I have taken the secondary bevel out of every convex of Andy's I have owned. It didn't take long and is always an option with his convex grinds. If you like a secondary bevel - it is there - if you don't - like me - you just take some time and get rid of it. I find it is part of making the knife 'mine'.

If he sent me a Scandi with a secondary bevel - I would drive to his house to slap the shit out of him. It would take me HOURS to reset the bevel - at that point - I might as well just grind the damned knife myself. It would be a deal breaker on that type of blade to me.

I too see it as different. I don't like secondary bevels on convex knives - but the grind is so small that I simply make it convex. Of course, I convex my SAK's..... so.....

TF
 
Ya,........that must hurt.

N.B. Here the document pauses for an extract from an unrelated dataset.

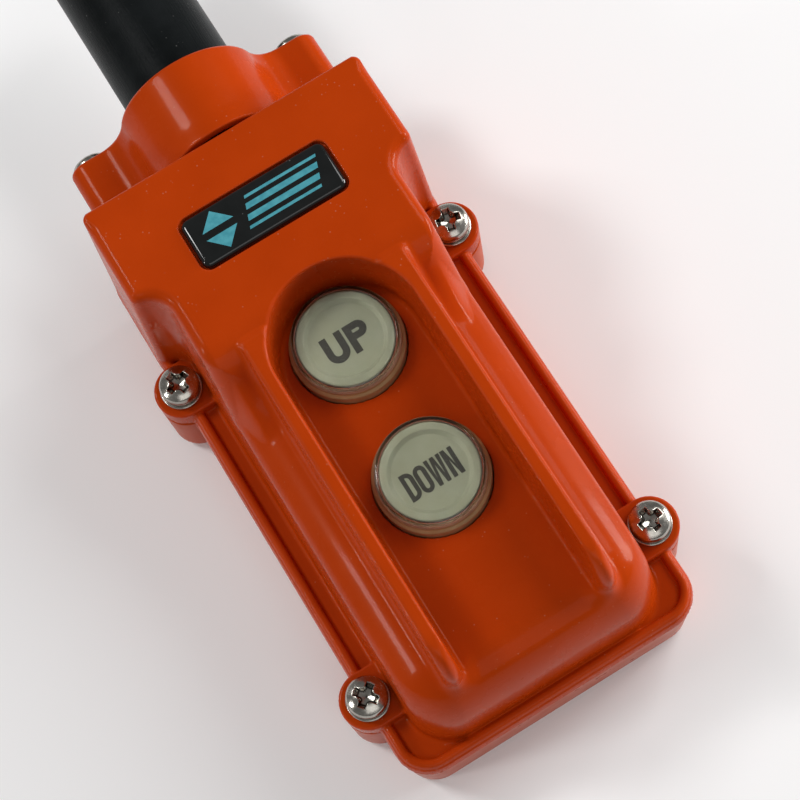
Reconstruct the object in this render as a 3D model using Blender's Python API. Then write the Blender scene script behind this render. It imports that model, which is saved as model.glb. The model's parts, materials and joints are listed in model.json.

I hope it has good edge retention so you don't have to do it often.
Is it more of a Bushcrafting sack or EDC sack?:o
 
DD,

EXACTLY. Convexing your sack leads to a more a more serviceable and durable device - while allowing for an ease of travel unsurpassed by other methods.

TF
 
Come on guys. This has gotten way off track. The original intent was of a scandi grind review and not about a convex sack. So lets get this back where it started. What about a scandi grind on a sack?
 
Come on guys. This has gotten way off track. The original intent was of a scandi grind review and not about a convex sack. So lets get this back where it started. What about a scandi grind on a sack?

HA!!! I wonder if Dan could come up with a jig for THAT? Dan???